Instruction :: Pull out every line of the listing below where "that" appears.

········

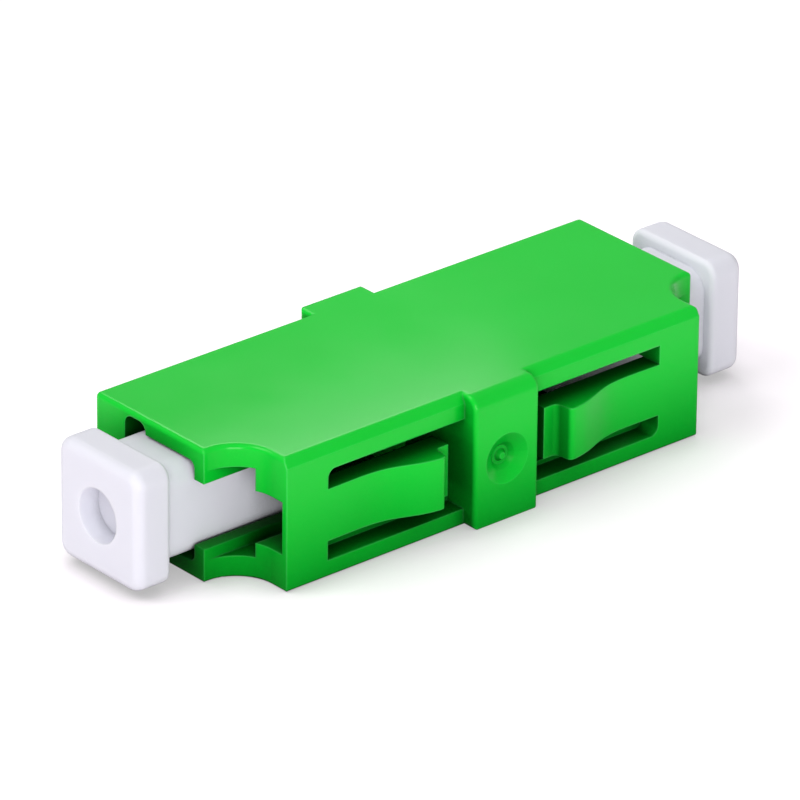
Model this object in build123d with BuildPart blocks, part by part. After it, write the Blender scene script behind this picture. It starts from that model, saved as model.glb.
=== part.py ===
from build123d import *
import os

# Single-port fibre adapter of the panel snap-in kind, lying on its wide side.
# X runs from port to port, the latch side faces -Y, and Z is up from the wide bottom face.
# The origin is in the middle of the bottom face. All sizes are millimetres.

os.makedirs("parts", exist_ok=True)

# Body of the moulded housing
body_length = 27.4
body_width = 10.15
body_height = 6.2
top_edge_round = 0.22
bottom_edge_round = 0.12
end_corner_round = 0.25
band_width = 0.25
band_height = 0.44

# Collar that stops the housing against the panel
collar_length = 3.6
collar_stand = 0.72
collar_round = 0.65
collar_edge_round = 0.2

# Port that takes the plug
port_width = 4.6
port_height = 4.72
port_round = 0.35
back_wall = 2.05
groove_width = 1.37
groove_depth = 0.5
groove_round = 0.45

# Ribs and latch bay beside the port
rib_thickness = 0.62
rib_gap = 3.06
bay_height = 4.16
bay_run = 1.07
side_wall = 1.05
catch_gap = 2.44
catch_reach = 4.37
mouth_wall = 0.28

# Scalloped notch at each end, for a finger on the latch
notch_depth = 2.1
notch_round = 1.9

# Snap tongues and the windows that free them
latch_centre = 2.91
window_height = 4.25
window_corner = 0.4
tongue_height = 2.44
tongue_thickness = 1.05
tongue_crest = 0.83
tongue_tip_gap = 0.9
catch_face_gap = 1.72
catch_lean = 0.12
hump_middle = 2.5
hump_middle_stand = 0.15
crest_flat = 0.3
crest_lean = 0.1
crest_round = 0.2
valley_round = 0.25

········

Response to this task ::
Model this object in build123d with BuildPart blocks, part by part. After it, write the Blender scene script behind this picture. It starts from that model, saved as model.glb.
# Collar that stops the housing against the panel
# Port that takes the plug
# Snap tongues and the windows that free them